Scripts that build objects
======

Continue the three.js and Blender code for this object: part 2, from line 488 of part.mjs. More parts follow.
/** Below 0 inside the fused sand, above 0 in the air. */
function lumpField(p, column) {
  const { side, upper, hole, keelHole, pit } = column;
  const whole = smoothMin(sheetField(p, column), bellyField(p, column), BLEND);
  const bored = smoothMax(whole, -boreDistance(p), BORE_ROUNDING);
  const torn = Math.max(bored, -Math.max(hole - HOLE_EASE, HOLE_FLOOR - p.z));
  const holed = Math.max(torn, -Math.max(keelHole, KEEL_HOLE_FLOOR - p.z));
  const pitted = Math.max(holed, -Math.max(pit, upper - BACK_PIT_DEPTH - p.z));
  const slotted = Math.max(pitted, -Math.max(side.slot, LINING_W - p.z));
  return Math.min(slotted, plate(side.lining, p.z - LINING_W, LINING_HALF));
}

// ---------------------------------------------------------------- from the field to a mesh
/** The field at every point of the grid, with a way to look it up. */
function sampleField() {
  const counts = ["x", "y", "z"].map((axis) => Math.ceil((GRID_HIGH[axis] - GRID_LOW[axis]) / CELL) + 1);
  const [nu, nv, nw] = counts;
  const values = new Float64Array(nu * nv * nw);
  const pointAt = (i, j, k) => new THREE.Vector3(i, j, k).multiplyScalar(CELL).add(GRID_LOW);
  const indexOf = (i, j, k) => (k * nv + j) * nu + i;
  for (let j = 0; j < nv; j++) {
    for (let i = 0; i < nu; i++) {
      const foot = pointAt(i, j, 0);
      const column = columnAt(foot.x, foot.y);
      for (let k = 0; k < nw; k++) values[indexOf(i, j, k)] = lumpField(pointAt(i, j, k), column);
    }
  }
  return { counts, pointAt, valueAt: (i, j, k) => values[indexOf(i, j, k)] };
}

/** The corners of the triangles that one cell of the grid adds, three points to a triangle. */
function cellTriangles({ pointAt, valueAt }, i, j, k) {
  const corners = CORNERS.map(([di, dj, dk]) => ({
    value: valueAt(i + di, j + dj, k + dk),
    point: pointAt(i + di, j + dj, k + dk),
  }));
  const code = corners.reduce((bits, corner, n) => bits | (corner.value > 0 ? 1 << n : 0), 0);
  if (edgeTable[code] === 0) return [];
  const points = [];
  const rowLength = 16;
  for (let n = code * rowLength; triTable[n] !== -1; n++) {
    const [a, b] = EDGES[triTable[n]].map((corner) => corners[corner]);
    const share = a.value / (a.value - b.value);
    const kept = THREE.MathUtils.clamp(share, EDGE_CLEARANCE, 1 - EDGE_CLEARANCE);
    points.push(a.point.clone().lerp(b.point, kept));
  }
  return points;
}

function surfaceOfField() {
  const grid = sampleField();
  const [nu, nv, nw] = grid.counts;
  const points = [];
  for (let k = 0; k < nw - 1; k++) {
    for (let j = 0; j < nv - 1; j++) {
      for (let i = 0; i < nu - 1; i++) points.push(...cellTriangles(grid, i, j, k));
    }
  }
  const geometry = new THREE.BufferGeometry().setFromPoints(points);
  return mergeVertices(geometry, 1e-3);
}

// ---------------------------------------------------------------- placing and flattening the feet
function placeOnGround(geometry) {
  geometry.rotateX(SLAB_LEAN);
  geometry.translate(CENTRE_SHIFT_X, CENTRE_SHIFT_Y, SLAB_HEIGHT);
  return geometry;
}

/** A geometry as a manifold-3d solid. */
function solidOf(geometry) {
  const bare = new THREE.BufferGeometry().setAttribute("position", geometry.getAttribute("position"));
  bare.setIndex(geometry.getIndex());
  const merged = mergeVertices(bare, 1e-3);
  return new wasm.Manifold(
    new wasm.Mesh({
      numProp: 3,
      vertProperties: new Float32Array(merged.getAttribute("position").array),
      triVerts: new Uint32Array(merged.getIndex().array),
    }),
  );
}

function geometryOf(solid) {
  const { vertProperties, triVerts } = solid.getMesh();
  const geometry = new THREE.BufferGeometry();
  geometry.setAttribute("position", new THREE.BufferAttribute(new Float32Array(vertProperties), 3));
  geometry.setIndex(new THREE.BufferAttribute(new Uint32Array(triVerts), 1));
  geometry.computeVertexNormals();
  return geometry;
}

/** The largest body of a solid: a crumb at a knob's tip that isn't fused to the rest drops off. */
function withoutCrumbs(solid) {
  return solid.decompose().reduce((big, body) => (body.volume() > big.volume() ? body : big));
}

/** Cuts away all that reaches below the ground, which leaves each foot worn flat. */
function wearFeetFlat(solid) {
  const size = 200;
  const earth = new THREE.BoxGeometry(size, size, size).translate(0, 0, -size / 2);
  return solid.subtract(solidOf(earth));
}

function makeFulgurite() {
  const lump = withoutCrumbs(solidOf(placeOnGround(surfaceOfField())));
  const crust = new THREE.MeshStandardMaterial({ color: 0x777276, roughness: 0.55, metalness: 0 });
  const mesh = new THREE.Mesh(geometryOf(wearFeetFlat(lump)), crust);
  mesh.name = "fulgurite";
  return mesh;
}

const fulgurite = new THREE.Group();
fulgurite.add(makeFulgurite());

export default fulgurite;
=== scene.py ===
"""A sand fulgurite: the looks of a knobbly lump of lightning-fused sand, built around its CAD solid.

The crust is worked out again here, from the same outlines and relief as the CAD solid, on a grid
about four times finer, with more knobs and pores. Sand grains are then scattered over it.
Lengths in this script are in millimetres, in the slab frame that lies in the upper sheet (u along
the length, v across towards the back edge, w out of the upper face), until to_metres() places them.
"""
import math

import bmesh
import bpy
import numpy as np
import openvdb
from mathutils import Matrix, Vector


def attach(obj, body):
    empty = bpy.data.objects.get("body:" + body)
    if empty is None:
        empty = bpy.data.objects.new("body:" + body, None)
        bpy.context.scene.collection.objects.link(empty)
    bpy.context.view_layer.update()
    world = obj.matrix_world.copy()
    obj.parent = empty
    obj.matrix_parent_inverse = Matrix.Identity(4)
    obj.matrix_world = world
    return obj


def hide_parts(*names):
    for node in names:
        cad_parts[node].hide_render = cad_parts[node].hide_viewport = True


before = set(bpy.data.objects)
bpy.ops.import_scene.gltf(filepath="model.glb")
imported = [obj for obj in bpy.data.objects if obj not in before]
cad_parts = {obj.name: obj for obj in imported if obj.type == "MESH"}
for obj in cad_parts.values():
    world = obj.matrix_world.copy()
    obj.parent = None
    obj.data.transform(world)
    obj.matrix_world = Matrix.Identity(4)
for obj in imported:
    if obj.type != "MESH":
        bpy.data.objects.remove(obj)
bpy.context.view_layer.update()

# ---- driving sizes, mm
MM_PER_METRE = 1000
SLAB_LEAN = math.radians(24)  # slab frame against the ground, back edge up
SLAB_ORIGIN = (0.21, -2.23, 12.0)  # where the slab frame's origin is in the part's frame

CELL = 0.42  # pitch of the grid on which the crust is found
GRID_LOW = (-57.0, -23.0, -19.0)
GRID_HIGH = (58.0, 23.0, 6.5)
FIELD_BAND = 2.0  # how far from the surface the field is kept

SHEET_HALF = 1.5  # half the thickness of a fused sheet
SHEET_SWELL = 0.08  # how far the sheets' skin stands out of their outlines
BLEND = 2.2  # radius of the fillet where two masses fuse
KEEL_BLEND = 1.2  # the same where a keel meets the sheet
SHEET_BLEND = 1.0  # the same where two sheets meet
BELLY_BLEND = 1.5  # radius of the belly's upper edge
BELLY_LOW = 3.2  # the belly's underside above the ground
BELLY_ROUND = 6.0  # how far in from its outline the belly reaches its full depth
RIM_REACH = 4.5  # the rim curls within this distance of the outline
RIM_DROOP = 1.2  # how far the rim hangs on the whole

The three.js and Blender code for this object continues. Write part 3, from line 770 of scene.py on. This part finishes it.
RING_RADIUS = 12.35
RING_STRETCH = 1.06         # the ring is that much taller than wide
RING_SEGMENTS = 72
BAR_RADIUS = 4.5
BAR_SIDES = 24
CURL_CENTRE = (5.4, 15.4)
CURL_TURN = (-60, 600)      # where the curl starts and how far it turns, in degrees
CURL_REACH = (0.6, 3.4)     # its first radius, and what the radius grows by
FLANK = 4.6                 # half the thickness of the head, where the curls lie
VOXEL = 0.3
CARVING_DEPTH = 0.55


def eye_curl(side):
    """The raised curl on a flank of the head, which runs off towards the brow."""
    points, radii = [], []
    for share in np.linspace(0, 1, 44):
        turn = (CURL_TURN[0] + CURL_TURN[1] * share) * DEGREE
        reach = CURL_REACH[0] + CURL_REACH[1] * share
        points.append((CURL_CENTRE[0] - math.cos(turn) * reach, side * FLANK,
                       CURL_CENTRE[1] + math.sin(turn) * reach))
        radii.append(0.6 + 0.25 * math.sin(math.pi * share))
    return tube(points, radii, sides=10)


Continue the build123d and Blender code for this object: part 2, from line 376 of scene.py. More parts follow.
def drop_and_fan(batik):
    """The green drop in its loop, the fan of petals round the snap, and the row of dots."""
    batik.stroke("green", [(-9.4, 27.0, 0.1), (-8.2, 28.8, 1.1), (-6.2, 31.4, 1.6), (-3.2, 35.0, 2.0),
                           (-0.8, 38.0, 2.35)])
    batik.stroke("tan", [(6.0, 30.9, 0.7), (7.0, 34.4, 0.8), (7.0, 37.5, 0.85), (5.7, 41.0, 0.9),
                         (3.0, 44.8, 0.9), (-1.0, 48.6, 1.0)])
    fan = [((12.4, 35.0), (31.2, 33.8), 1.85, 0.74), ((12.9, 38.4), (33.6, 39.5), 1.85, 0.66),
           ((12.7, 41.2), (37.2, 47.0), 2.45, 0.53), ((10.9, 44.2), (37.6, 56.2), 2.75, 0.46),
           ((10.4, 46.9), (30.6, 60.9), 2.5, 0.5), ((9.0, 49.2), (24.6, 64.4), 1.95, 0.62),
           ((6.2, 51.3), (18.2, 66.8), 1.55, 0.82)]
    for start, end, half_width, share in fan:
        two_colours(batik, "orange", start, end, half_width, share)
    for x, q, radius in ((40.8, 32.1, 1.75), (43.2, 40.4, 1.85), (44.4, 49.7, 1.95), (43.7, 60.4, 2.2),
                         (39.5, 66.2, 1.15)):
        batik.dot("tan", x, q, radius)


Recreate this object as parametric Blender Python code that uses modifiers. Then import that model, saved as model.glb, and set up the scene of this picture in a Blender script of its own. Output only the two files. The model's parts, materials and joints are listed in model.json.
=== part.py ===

======

* What to work on *
Using the data above, transcribe the lines that run from the line with "worn flat. */" to the line with "if empty is", both ends kept, and output nothing else.

* Exercise output *
/** Cuts away all that reaches below the ground, which leaves each foot worn flat. */
function wearFeetFlat(solid) {
  const size = 200;
  const earth = new THREE.BoxGeometry(size, size, size).translate(0, 0, -size / 2);
  return solid.subtract(solidOf(earth));
}

function makeFulgurite() {
  const lump = withoutCrumbs(solidOf(placeOnGround(surfaceOfField())));
  const crust = new THREE.MeshStandardMaterial({ color: 0x777276, roughness: 0.55, metalness: 0 });
  const mesh = new THREE.Mesh(geometryOf(wearFeetFlat(lump)), crust);
  mesh.name = "fulgurite";
  return mesh;
}

const fulgurite = new THREE.Group();
fulgurite.add(makeFulgurite());

export default fulgurite;
=== scene.py ===
"""A sand fulgurite: the looks of a knobbly lump of lightning-fused sand, built around its CAD solid.

The crust is worked out again here, from the same outlines and relief as the CAD solid, on a grid
about four times finer, with more knobs and pores. Sand grains are then scattered over it.
Lengths in this script are in millimetres, in the slab frame that lies in the upper sheet (u along
the length, v across towards the back edge, w out of the upper face), until to_metres() places them.
"""
import math

import bmesh
import bpy
import numpy as np
import openvdb
from mathutils import Matrix, Vector


def attach(obj, body):
    empty = bpy.data.objects.get("body:" + body)
    if empty is None:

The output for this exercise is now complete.